Twelve NCAA Division I college men's lacrosse teams met after having played their way through a regular season, and for some, a conference tournament.

Defending champions North Carolina defeated Johns Hopkins in the championship game, 7–5, to claim their second NCAA national title.

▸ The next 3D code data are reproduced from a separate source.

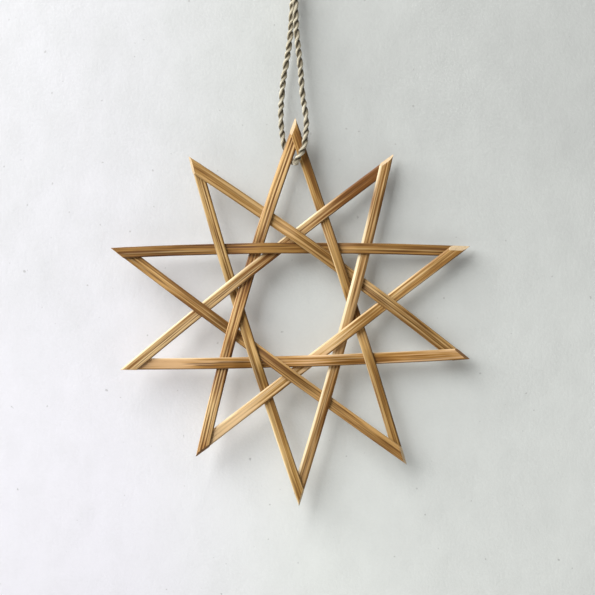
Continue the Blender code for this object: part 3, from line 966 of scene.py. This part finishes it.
reach = 0.5 * WALL_SIZE
wall_corners = [
    (x, WALL_GAP + WALL_LEAN[0] * x - WALL_LEAN[1] * (z - WALL_GAP_HEIGHT), z)
    for x, z in ((-reach, FLOOR_HEIGHT), (reach, FLOOR_HEIGHT), (reach, reach), (-reach, reach))
]
plain_sheet("pale_wall", wall_corners, wall_plaster)
floor_paint, bare, shader = new_material("pale_floor")
shader.inputs["Base Color"].default_value = FLOOR_PAINT
shader.inputs["Roughness"].default_value = MATT_ROUGHNESS
floor_corners = [
    (x, y, FLOOR_HEIGHT)
    for x, y in ((-reach, -reach), (reach, -reach), (reach, reach), (-reach, reach))
]
plain_sheet("pale_floor", floor_corners, floor_paint)


# Light
# One large soft light to the upper left, as from a window, falls across the star at a low angle
# and picks out its edges. A pale even surround lights what faces away from the window.
STAR_MIDDLE = np.array([0.0, 0.0, -0.1396])
LIGHT_DIRECTION = np.array([-1.0, -0.76, 0.9])
LIGHT_DISTANCE = 1.0
WINDOW_WIDTH = 1.1
WINDOW_HEIGHT = 0.8
LIGHT_POWER = 20.5
LIGHT_COLOUR = (0.97, 0.985, 1.0)
SURROUND_COLOUR = (1.0, 0.975, 0.94, 1.0)
SURROUND_STRENGTH = 0.105

window = bpy.data.lights.new("window_light", "AREA")
window.shape = "RECTANGLE"
window.size = WINDOW_WIDTH
window.size_y = WINDOW_HEIGHT
window.energy = LIGHT_POWER
window.color = LIGHT_COLOUR
window_object = bpy.data.objects.new("window_light", window)
bpy.context.scene.collection.objects.link(window_object)
towards = LIGHT_DIRECTION / np.linalg.norm(LIGHT_DIRECTION)
window_object.location = STAR_MIDDLE + LIGHT_DISTANCE * towards
window_object.rotation_euler = Vector(towards).to_track_quat("Z", "Y").to_euler()

world = bpy.data.worlds.new("pale_surround")
bpy.context.scene.world = world
world.use_nodes = True
background = world.node_tree.nodes["Background"]
background.inputs["Color"].default_value = SURROUND_COLOUR
background.inputs["Strength"].default_value = SURROUND_STRENGTH
bpy.context.scene.view_settings.view_transform = "Standard"
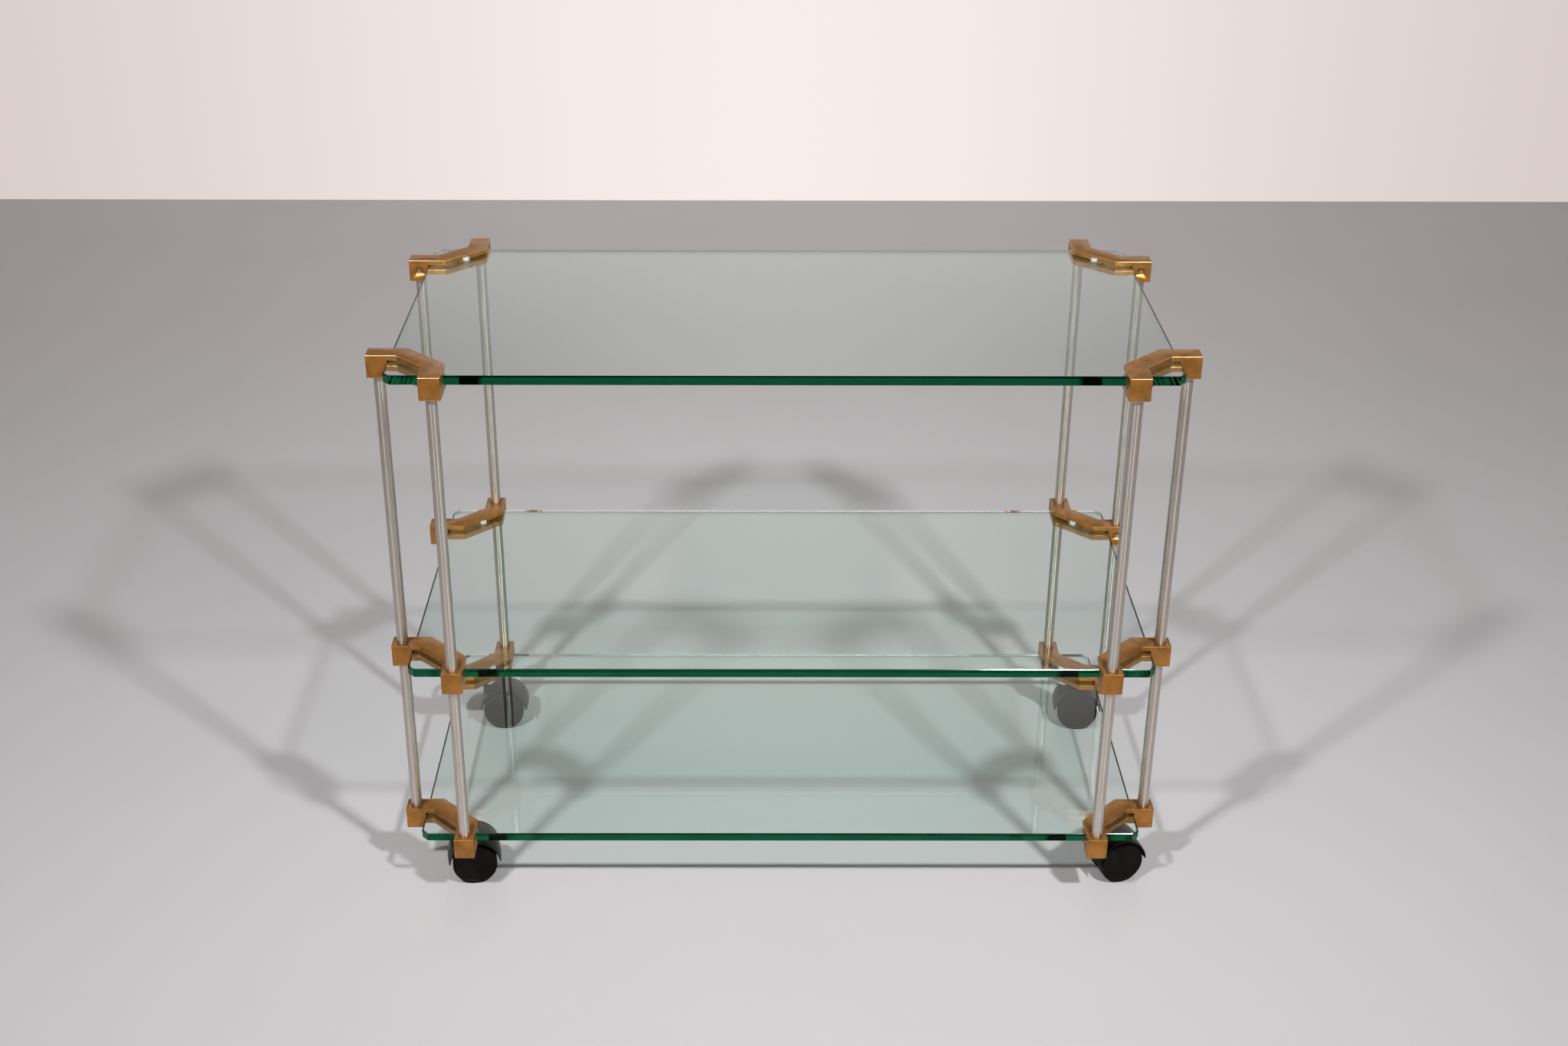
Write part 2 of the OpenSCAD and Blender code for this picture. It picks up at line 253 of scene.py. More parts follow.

The championship game was played at Scott Stadium at the University of Virginia in Charlottesville, Virginia on May 29, with 10,283 fans in attendance.

== Overview ==
This was the second straight defeat of Hopkins by the University of North Carolina in the finals. The Tar Heels carried a 7–3 lead heading into the fourth quarter, with attackman Dave Wingate scoring five goals for Carolina. The Tar Heels won 26th straight games over two seasons, finally losing the first game of the 1983 season against Hobart.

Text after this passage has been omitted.